Genellikle, karbon kaçağı indirimleri proje tasarımında riskleri ele alarak, faaliyetleri bilinçli bir şekilde seçerek ve proje alanını dikkatlice belirleyerek azaltılabilir; hatta önlenebilir. Karbon kredileri ve gelirleri açısından bu büyük bir fayda sağlayacaktır. Örneğin; projede yalnızca orman alanında görünen tetikleyicilerle mücadele etmek yerine, arazi kullanımıyla ilişkili aktörleri ve nedensel zinciri anlamak, ormansızlaşmanın altında yatan nedenleri belirlemeye yardımcı olur (REDD ve Sosyal Etkiler rehber belgelerine bakınız). Kaçağı azaltmak için yapılabilecek faaliyetler arasında tarımın proje dışı topraklarda yoğunlaştırılması, yakacak odun ve kereste için alternatif kaynaklar geliştirmek, odun ve kerestenin verimsiz kullanımını azaltmak, alternatif istihdam olanakları oluşturmak ve faaliyet değişimini engelleyecek bütüncül imar ve kalkınma planları yürütmek sayılabilir.

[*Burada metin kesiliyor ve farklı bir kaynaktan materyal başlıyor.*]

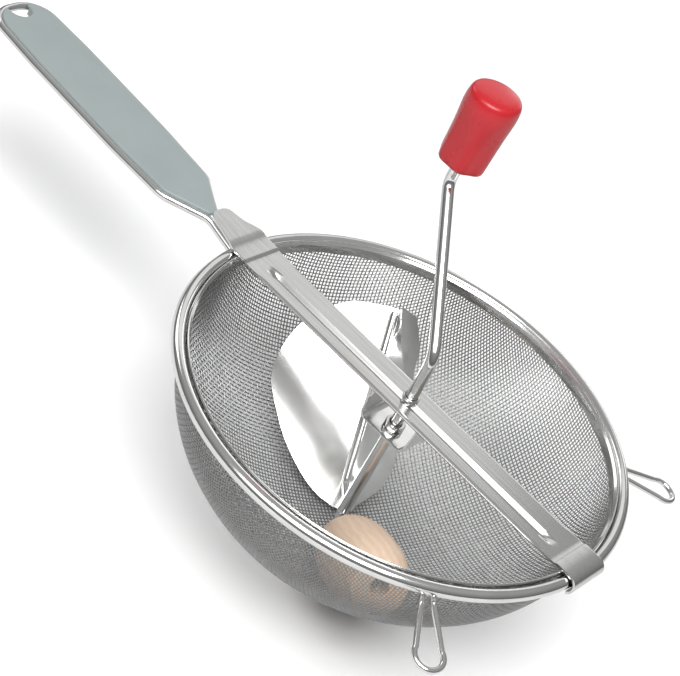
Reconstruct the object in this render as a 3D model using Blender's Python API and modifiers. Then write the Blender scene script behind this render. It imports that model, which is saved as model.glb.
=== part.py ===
"""Rotary mill with a wire-cloth bowl, a crossbar, a bent crank, a folded blade and a wooden roller.

All lengths are in metres. The origin is on the crank's upright axis, in the middle plane of the
rim. +Z is up, the handle points along -X and the crossbar's hook is at +X.
"""

import math

import bmesh
import bpy
from mathutils import Matrix, Vector

# Rim and bowl
RIM_DIAMETER = 0.2400
BEAD_RADIUS = 0.0033
CLOTH_THICKNESS = 0.0008
LIP_THICKNESS = 0.0008
LIP_TOP = 0.0035
LIP_BOTTOM = 0.0038
LIP_FLARE = 0.0011
LIP_FLARE_LOW = 0.0012
LIP_FLARE_HIGH = 0.0021
BOWL_DEPTH = 0.0960
BOWL_CROWN = 0.0089
BOWL_JOIN_ANGLE = 53.4
BOWL_STRAIGHT_BELOW = 0.0030
BOWL_STRAIGHT_ABOVE = 0.0008
SEAT_GAP = 0.0003

# Handle
HANDLE_WIRE_RADIUS = 0.0021
HANDLE_SLOPE = 2.9
HANDLE_ROOT_DROP = 0.0011
HANDLE_LENGTH = 0.1866
NECK_LENGTH = 0.0215
NECK_OVERLAP = 0.0021
NECK_DROP = 0.0043
NECK_HALF_WIDTH = 0.0030
SHOULDER_END = 0.0440
GRIP_HALF_WIDTH = 0.0171
GRIP_WIDE_START = 0.0820
GRIP_WIDE_HALF_WIDTH = 0.0189
GRIP_TAPER_LENGTH = 0.0406
GRIP_SIDE_BEND_RADIUS = 0.1500
GRIP_TIP_HALF_WIDTH = 0.0170
NECK_BEND_RADIUS = 0.0120
SHOULDER_BEND_RADIUS = 0.0140
TIP_BEND_RADIUS = 0.0150
GRIP_THICKNESS = 0.0056
GRIP_EDGE_ROUND = 0.0014
GRIP_START = 0.0300
GRIP_NOSE_REACH = 0.0050
HANG_NOTCH_RADIUS = 0.0062
HANG_NOTCH_SET_BACK = 0.0022
HANG_NOTCH_HALF_ANGLE = 84.0
HANG_NOTCH_CLEAR_SHARE = 1.12

# Rest loops
LOOP_WIRE_RADIUS = 0.0015
LOOP_FRONT_AZIMUTH = -43.0
LOOP_REAR_AZIMUTH = 46.5
LOOP_SEAT_ANGLE = 75.0
LOOP_SLOPE = 10.4
LOOP_LEG_HALF_GAP = 0.0026
LOOP_EYE_RADIUS = 0.0070
LOOP_LENGTH = 0.0370
LOOP_EYE_HALF_ANGLE = 118.0

# Crossbar
BAR_HALF_WIDTH = 0.0127
BAR_THICKNESS = 0.0012
BAR_MID_HEIGHT = 0.0034
BAR_STEP_SET_BACK = 0.0107
BAR_STEP_LENGTH = 0.0026
GROOVE_DEPTH = 0.0022
GROOVE_SET_BACK = 0.0075
GROOVE_RUN_OUT = 0.0070
GROOVE_OFFSET = 0.0026
GROOVE_HALF_WIDTH = 0.0033
GROOVE_FLOOR_HALF_WIDTH = 0.0013
BAR_EDGE_WIDTH = 0.0030
BAR_EDGE_DROP = 0.0006
HOOK_INNER_RADIUS = 0.0038
HOOK_OUTWARD_SHIFT = 0.0003
HOOK_TIP_ANGLE = -62.0
TAB_BEND_HEIGHT = 0.0059
TAB_LENGTH = 0.0192
TAB_SIDE_SHIFT = 0.0022
TAB_TIP_HEIGHT = 0.0079

# Stirrup under the bar
STIRRUP_HALF_LENGTH = 0.0142
STIRRUP_TOP_HALF_LENGTH = 0.0158
STIRRUP_PLATE_HEIGHT = -0.0158
STIRRUP_THICKNESS = 0.0012
STIRRUP_HALF_WIDTH = 0.0106
STIRRUP_BEND_RADIUS = 0.0040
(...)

3.3.3.7. Kalıcı olmama riskinin değerlendirilmesi

VCS kapsamında, resmi bir kalıcı olmama riski değerlendirmesinin VCS AFOLU kalıcılık risk aracı kullanılarak yürütülmesi ve Proje Tanımıyla birlikte sunulması gerekmektedir (Bölüm 3.2.8’deki açıklamaya bakınız). Bu önemsiz bir detay değildir; kalıcılık risk aracı açık bir şekilde (s. 3) “proje sahiplerinin, projede var olabilecek tüm risk faktörlerini kapsayan risk analizini belgelemek ve kanıtlamak zorunda” olduğunu belirtmektedir. Buna göre, “onaylama/doğrulama birimi analiz sırasında, proje sahibi tarafından üstlenilen risk analizini değerlendirmek ve proje sahibi tarafından risk notlandırmasını desteklemek üzere sağlanan tüm verileri, gerekçeler, varsayımlar, kanıtları ve belgeleri incelemek zorundadır”.

CDM kapsamında olası kalıcı olmama durumu geçici kredi verilmesi yoluyla ele alınmaktadır ve bununla ilgili mevcut iki seçenek (tCERs ve lCERs) arasından yapılan seçim PDD’de belirtilmelidir. Geçici krediler ve her iki seçeneğin göreli avantajları hakkında ayrıntılı bilgi için Chenost ve ark. (2010) ve Pearson ve ark. (2009)’a bakabilirsiniz.